Non-league Salford City, a club co-owned, and Trafford council wanted to develop facilities on an area of green belt in Stretford, but objections from local residents have forced Neville to look for an alternative site for his development.

The plans included a training base for Salford City, that would have been available for the local community to use, with a floodlit 3G pitch, increase car parking, outdoor terracing and a children’s play area that would have significantly upgraded the dated sports facilities currently at the Turn Moss site, but the protesting local residents have blocked the plans.

“Sports playing fields all across the country are being decimated, closed down, ruined, run down because they haven’t got the long-term income to sustain them to the correct standard,” stated Neville, in an interview with the BBC.



“Sports investment into local community facilities is going to have to change and we were never able to get our message across unfortunately.”


Now it has emerged that St Lawrence’s GAA would have been one of the sports club’s benefiting from the development if it had been given the go ahead.

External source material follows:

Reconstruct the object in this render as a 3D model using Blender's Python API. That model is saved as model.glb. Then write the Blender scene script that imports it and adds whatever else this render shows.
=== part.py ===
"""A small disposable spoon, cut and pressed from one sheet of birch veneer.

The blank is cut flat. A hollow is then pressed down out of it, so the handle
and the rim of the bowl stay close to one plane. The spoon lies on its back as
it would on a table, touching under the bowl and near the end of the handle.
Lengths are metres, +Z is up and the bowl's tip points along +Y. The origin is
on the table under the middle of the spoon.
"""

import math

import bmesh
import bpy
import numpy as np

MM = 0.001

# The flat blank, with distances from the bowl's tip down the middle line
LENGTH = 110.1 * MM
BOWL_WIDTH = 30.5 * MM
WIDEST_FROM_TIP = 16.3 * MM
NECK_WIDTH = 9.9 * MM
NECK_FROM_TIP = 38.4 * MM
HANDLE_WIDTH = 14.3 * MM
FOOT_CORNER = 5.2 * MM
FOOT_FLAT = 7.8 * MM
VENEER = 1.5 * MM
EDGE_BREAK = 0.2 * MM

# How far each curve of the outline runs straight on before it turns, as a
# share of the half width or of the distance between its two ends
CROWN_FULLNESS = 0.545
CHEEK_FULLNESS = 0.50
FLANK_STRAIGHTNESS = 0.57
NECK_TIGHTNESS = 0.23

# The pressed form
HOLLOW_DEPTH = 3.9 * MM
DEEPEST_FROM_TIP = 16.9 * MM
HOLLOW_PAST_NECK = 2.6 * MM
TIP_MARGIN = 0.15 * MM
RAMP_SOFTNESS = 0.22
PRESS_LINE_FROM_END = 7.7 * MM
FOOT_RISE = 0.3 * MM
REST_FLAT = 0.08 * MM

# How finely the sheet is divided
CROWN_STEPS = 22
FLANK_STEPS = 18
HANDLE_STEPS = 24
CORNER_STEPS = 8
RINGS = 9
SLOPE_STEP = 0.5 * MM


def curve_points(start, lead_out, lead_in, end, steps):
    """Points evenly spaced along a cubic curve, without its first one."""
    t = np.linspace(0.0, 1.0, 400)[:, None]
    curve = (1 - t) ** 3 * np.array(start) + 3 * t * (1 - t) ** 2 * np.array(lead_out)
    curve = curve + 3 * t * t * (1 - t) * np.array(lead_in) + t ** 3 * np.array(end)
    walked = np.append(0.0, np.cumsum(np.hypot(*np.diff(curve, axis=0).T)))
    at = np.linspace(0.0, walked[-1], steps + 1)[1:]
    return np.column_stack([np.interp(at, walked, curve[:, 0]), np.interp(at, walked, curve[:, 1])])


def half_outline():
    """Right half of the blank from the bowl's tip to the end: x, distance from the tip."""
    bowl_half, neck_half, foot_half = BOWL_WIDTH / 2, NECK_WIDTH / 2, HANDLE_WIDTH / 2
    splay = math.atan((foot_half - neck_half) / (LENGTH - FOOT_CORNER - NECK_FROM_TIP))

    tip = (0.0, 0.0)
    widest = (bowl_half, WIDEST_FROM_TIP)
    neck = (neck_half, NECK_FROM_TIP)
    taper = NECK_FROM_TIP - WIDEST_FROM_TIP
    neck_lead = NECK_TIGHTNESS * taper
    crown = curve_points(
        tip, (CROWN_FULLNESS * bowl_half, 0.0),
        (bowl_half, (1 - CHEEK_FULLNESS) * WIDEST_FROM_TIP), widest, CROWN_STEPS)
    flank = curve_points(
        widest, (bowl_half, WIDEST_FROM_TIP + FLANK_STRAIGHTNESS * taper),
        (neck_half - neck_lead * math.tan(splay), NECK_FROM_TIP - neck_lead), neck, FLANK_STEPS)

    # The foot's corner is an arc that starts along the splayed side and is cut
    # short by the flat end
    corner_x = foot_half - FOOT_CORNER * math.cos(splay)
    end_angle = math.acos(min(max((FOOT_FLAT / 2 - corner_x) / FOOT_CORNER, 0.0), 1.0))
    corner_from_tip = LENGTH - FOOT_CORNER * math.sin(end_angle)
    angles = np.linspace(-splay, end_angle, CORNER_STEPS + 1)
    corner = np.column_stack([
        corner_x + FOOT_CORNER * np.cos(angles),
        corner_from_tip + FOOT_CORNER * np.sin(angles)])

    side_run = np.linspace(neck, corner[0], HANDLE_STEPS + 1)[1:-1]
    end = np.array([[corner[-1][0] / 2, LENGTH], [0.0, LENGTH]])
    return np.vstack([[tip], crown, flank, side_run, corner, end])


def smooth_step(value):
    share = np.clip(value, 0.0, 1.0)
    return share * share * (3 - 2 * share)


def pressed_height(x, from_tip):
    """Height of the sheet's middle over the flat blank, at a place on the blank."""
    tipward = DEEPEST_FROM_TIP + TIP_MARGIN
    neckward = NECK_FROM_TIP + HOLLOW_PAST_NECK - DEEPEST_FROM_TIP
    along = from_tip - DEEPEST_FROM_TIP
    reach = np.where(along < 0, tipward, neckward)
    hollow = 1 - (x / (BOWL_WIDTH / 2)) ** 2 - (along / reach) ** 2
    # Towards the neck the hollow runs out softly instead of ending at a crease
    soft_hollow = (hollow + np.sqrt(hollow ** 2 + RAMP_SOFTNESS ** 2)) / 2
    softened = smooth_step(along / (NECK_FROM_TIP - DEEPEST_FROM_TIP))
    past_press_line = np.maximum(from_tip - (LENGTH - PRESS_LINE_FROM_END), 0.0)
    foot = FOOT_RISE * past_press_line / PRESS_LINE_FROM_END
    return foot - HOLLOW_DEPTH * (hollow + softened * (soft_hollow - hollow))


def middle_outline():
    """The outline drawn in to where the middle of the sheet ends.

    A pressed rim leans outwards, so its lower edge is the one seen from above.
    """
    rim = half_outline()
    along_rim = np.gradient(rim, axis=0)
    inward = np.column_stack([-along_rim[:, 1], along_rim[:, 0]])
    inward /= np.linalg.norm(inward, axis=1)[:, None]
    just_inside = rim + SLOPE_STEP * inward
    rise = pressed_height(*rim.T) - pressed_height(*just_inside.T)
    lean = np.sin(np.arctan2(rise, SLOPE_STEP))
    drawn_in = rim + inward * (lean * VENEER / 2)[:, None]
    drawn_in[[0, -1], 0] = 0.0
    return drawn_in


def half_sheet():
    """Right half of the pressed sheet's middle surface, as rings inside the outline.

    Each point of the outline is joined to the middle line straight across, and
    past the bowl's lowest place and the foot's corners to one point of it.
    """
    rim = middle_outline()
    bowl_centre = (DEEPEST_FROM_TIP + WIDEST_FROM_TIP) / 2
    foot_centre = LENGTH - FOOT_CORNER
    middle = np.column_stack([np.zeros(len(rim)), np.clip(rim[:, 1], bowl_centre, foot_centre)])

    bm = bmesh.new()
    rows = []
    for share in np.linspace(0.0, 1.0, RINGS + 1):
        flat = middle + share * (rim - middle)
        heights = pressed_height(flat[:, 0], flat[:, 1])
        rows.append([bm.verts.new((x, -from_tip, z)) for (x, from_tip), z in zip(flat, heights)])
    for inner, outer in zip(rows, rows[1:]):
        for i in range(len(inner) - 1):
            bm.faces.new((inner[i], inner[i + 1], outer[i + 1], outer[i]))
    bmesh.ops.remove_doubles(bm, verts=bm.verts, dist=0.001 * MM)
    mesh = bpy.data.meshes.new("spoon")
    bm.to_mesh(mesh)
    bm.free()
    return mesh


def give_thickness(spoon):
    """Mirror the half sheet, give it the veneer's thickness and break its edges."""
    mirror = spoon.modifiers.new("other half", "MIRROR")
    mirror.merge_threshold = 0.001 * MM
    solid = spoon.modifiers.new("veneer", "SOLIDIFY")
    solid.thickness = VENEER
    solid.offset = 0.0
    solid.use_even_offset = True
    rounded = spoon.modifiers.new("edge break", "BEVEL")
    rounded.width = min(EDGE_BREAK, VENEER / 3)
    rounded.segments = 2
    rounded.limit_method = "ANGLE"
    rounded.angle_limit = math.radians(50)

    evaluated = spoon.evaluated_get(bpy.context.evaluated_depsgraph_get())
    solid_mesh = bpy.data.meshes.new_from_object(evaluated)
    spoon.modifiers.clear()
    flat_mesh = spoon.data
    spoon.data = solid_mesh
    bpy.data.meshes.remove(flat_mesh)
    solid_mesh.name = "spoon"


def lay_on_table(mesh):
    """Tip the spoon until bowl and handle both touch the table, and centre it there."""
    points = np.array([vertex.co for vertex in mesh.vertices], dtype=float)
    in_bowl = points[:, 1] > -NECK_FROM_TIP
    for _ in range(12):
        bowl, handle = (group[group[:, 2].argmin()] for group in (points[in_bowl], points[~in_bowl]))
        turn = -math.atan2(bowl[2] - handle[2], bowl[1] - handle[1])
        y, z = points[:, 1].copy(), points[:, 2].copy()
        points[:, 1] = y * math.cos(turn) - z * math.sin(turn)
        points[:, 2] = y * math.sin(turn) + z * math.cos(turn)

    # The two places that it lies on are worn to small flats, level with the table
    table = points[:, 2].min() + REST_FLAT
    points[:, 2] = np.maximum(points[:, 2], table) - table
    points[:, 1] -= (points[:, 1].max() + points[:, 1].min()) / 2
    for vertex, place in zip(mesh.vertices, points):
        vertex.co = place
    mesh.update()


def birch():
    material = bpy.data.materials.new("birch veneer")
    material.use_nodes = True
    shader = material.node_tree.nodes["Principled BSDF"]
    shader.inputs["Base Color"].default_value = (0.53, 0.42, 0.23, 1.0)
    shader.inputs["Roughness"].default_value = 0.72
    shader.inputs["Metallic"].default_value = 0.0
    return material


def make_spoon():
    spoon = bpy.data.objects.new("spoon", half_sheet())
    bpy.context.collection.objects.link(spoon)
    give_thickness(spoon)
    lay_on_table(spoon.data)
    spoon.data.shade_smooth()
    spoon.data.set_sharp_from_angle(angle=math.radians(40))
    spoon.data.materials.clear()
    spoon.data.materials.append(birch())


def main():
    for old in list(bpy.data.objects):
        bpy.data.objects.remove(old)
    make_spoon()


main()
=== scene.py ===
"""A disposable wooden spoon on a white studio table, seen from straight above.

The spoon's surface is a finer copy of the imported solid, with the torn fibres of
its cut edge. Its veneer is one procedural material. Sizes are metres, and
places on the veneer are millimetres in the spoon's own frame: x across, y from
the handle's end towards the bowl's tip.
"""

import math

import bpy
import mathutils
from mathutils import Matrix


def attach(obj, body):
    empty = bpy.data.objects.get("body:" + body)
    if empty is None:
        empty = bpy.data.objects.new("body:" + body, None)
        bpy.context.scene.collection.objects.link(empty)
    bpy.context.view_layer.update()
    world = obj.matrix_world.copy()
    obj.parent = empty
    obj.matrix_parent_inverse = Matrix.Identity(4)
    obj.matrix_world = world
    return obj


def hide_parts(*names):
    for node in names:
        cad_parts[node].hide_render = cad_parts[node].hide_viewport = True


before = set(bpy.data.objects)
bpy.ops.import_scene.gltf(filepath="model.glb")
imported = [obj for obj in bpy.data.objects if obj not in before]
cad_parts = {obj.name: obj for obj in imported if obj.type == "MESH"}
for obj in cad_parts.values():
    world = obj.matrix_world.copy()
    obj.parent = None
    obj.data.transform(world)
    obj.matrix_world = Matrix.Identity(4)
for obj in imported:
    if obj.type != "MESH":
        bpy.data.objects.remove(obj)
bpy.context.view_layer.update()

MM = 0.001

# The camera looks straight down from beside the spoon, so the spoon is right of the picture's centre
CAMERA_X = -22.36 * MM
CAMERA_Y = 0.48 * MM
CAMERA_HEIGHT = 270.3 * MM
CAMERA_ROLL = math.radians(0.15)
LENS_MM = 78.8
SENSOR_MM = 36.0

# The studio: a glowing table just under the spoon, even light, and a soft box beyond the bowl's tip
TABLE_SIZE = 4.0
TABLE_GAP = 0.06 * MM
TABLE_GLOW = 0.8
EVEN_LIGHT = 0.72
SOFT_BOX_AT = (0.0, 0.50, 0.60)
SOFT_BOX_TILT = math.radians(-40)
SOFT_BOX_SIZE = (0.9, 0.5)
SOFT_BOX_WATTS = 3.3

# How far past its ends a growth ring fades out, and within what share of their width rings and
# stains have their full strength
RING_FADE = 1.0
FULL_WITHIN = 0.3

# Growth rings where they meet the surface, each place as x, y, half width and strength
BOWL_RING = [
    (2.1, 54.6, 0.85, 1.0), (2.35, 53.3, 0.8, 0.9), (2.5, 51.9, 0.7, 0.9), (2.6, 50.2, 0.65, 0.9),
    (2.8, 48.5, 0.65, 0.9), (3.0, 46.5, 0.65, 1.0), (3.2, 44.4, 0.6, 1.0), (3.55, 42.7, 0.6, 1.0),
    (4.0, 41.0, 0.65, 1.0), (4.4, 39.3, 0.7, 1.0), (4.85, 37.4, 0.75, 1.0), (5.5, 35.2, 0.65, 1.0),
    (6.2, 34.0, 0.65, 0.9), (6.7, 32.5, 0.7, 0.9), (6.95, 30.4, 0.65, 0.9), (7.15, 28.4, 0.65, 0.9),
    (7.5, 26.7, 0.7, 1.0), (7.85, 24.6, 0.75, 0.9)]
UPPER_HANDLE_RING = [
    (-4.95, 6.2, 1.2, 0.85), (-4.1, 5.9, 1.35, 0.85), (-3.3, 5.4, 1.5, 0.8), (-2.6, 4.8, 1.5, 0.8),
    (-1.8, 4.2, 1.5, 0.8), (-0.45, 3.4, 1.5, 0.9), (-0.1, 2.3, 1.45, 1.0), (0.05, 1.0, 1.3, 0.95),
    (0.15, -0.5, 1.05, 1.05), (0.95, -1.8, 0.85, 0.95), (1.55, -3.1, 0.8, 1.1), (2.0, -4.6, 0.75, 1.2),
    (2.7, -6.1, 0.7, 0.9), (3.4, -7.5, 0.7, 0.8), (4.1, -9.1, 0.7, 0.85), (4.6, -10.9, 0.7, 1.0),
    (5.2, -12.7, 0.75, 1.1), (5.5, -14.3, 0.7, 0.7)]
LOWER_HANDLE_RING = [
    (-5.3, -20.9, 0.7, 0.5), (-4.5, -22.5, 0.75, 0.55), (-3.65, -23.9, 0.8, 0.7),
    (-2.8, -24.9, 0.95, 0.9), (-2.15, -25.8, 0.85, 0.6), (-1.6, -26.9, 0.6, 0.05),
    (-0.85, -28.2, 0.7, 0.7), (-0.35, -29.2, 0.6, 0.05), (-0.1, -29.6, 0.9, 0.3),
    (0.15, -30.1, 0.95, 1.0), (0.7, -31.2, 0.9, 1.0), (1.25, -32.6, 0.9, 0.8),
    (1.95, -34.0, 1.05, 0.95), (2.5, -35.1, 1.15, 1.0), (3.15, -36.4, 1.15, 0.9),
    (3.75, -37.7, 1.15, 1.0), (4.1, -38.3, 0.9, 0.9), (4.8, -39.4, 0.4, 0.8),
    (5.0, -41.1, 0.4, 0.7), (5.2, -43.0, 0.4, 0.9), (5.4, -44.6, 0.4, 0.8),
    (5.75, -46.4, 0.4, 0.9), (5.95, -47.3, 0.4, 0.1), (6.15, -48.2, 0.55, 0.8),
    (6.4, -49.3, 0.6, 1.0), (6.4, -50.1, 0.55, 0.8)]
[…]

Neville tweeted a story from the Irish World newspaper highlighting the concerns of St Lawrence’s GAA, with club spokesman Jimmy Wray telling the newspaper that the failure of the planning application is a blow for his club.

“Turn Moss can’t go on as it is. There’s no safe changing facilities for children or women. They either have to go behind a bush, or take them to the nearest retail outlet,” stated Wray.

“It would have been a better environment and we would have been working very closely with Gary and Salford City FC on their community programme. Salford City FC were keen to work alongside us.

“Gary was looking to set up a community hub for all of the users, which would have met once a month and if there were any issues, or any ways in which he could help the clubs, he was more than willing.”

Neville and Salford City will now seek an alternative site for their training hub, with St Lawrence’s GAA left to ponder their next move as they try to continue at a Turn Moss home that is in need of major renovation.